Sidney: I like Central Track because I read their stuff a few times in Dallas. I like their style. It is a lot more free and it’s not beholding to corporate donors. I felt like it was the right size where I can say what I need to say without covering up too much of who I was.

Q: Why did you decide to do journalism?

Sidney: I feel like it’s important to put out the truth and pay attention to the truth. Journalists are tasked with doing that. If we’re not giving people the truth, then they won’t have that. They will be operating off of false information and that cannot be good for any society.

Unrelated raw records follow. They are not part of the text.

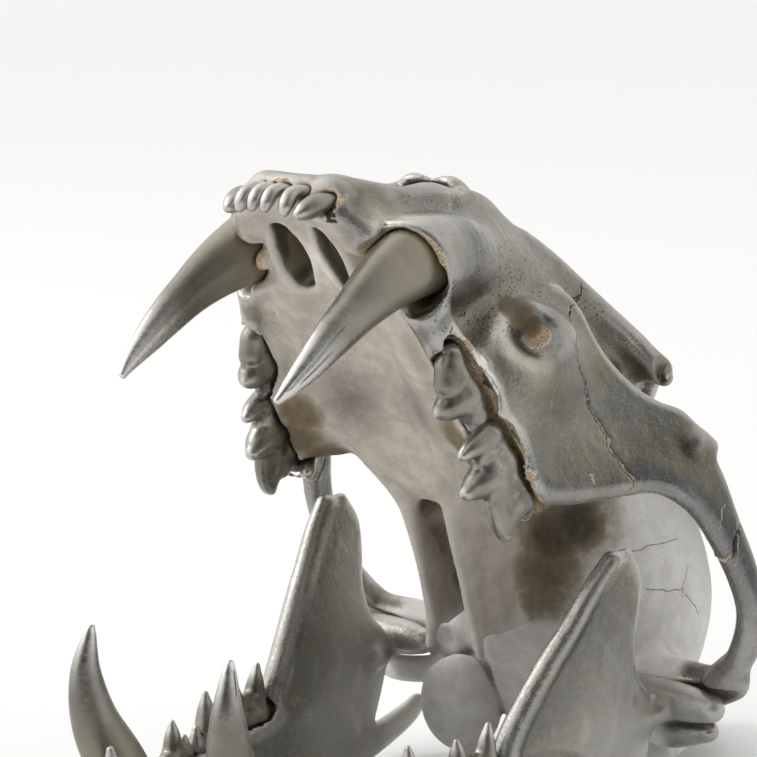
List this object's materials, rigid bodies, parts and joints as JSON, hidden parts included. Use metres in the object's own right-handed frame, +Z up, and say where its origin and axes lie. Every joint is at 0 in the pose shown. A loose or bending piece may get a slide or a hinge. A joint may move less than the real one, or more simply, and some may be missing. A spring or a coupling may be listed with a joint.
{
  "type": "leopard skull",
  "caption": "Big cat's skull with its lower jaw wide open, silver coated, with long curved canines, cheek arches, eye sockets and a crest along the top of the braincase.",
  "frame": {"origin": "on the floor, under the middle of the skull's bounding box", "axes": "+Z up, -Y towards the snout, +X towards the animal's left"},
  "size_m": [0.1474, 0.2274, 0.1739],
  "materials": {
    "bone": "satin",
    "tooth": "satin"
  },
  "bodies": {
    "root": {"cranium": "bone", "zygomatic_left": "bone", "zygomatic_right": "bone", "mandible_left": "bone", "mandible_right": "bone", "upper_canine_left": "tooth", "upper_canine_right": "tooth", "lower_canine_left": "tooth", "lower_canine_right": "tooth"}
  },
  "joints": []
}
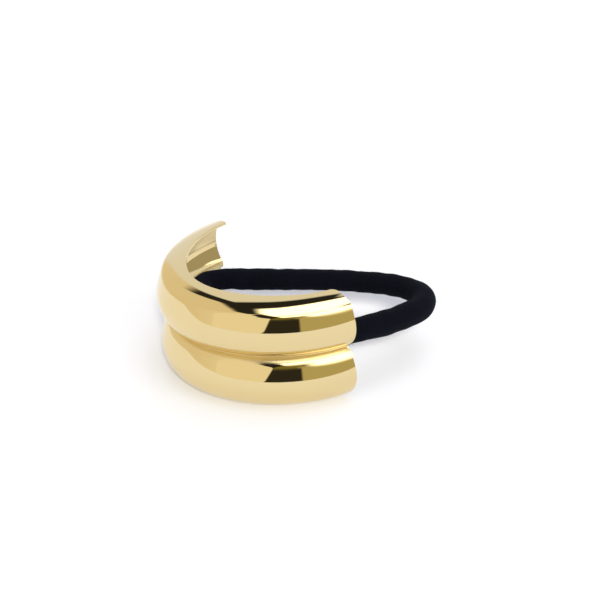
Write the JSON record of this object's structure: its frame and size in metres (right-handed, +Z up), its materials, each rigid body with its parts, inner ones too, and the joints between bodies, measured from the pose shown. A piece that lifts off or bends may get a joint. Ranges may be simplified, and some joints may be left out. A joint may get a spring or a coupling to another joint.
{
  "type": "hair tie with a metal ponytail cuff",
  "caption": "Polished gold-plated half-ring ponytail cuff with domed ribs, standing on its rim, and a black fabric-covered elastic loop held behind it.",
  "frame": {"origin": "on the floor under the middle of the cuff's box, at the lower rim's height", "axes": "+Z up along the ring's axis, +Y towards the open side and the elastic loop, +X to the right seen from the front"},
  "size_m": [0.0486, 0.0494, 0.0221],
  "materials": {
    "plated_brass": "polished gold plate",
    "elastic_cover": "matt knitted cover"
  },
  "bodies": {
    "root": {"cuff": "plated_brass", "elastic": "elastic_cover"}
  },
  "joints": []
}
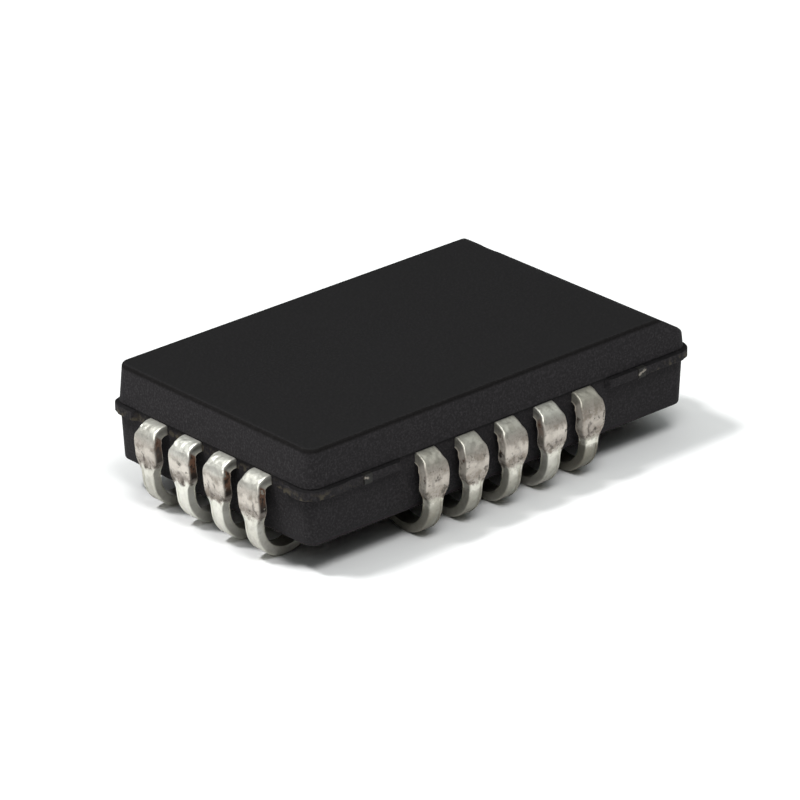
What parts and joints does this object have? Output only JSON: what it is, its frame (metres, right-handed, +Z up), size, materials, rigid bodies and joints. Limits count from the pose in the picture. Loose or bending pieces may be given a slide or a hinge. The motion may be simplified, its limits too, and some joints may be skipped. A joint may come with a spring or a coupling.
{
  "type": "plastic leaded chip carrier",
  "caption": "Black moulded rectangular chip package on J-shaped leads that curl under all its sides, with a bevelled top edge at the pin 1 end.",
  "frame": {"origin": "on the seating plane, under the middle of the package", "axes": "+X along the package towards the bevelled pin 1 end, +Y across it, +Z up from the board"},
  "size_m": [0.0132, 0.0082, 0.0033],
  "materials": {
    "epoxy_moulding": "fine moulded epoxy texture",
    "lead_plating": "dull tin-lead solder plating over copper alloy, scuffed by forming",
    "leadframe_copper": "bare rolled copper alloy",
    "die_adhesive": "silver-filled epoxy",
    "silicon": "polished silicon",
    "bond_gold": "drawn gold"
  },
  "bodies": {
    "root": {"moulded_body": "epoxy_moulding", "lead_01": "lead_plating", "lead_02": "lead_plating", "lead_03": "lead_plating", "lead_04": "lead_plating", "lead_05": "lead_plating", "lead_06": "lead_plating", "lead_07": "lead_plating", "lead_08": "lead_plating", "lead_09": "lead_plating", "lead_10": "lead_plating", "lead_11": "lead_plating", "lead_12": "lead_plating", "lead_13": "lead_plating", "lead_14": "lead_plating", "lead_15": "lead_plating", "lead_16": "lead_plating", "lead_17": "lead_plating", "lead_18": "lead_plating", "die_pad": "leadframe_copper", "die_attach": "die_adhesive", "silicon_die": "silicon", "bond_wire_01": "bond_gold", "bond_wire_02": "bond_gold", "bond_wire_03": "bond_gold", "bond_wire_04": "bond_gold", "bond_wire_05": "bond_gold", "bond_wire_06": "bond_gold", "bond_wire_07": "bond_gold", "bond_wire_08": "bond_gold", "bond_wire_09": "bond_gold", "bond_wire_10": "bond_gold", "bond_wire_11": "bond_gold", "bond_wire_12": "bond_gold", "bond_wire_13": "bond_gold", "bond_wire_14": "bond_gold", "bond_wire_15": "bond_gold", "bond_wire_16": "bond_gold", "bond_wire_17": "bond_gold", "bond_wire_18": "bond_gold"}
  },
  "joints": []
}
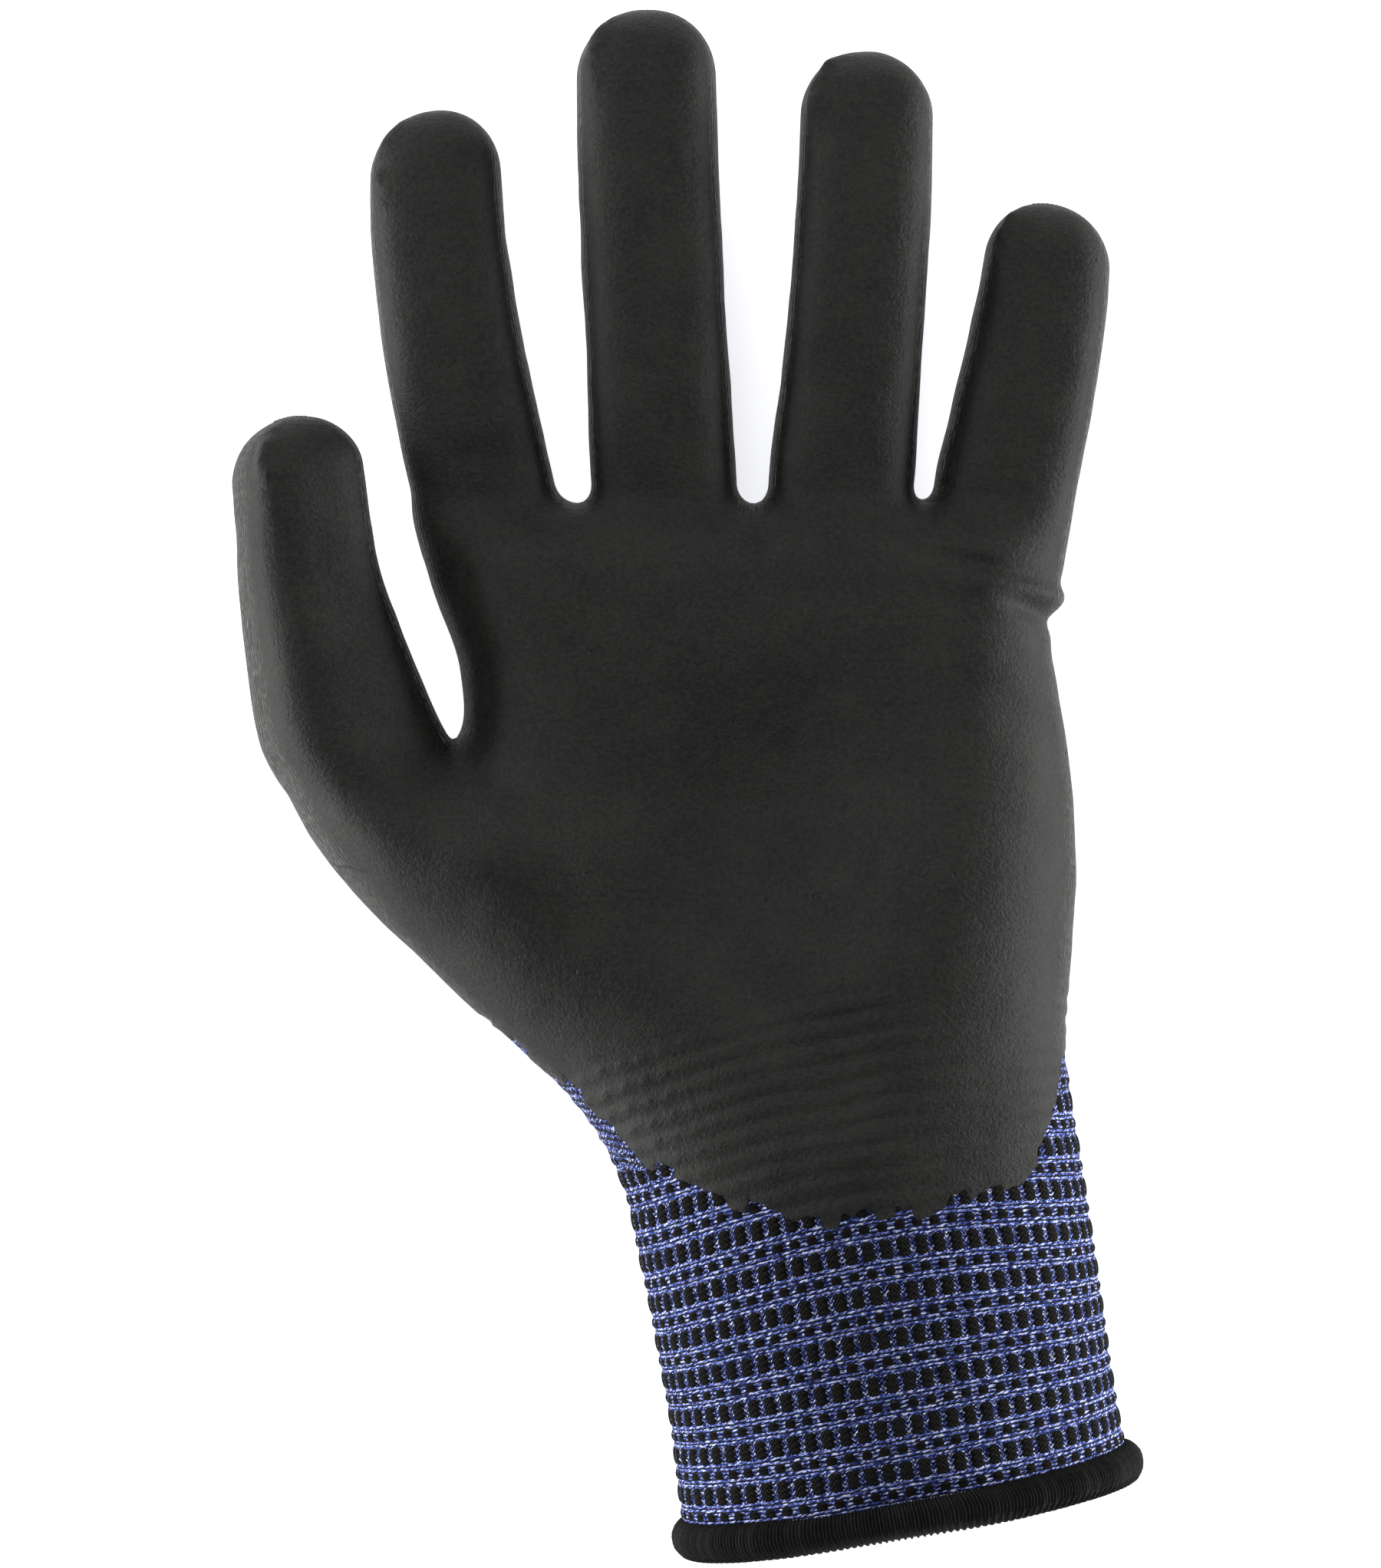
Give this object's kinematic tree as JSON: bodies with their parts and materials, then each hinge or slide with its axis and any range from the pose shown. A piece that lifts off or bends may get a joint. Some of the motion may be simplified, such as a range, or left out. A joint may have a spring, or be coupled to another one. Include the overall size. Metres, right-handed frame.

Q: What’s next for you career-wise?

Sidney: After graduation, I’m just trying to lock down something stable that allows me to express my type of writing. I will try to speak on social issues with the people. That’s where I want to earn my stripes.

Q: How important are internships and how have they helped your career?

Sidney: Internships are very important because jobs look for that. It shows you got real world experience and you’re not walking in there like you know things when you don’t. What I learned personally is there is a lot more to it than people really think. There are a lot of long nights, a lot of talking, a lot of  walking, getting over your own kind of fears and getting better social skills. I would say that internships showed me a lot of different methods to reporting and my writing.

Q: Do you have any advice for other student journalists?

Sidney: My advice to other student journalists is to get on it whenever you get it. Don’t procrastinate. Never be scared to do your job.  This is for people who want to make a change and want to let people know what is really going on so people can formulate coherent opinions. Society would be stagnant without journalists.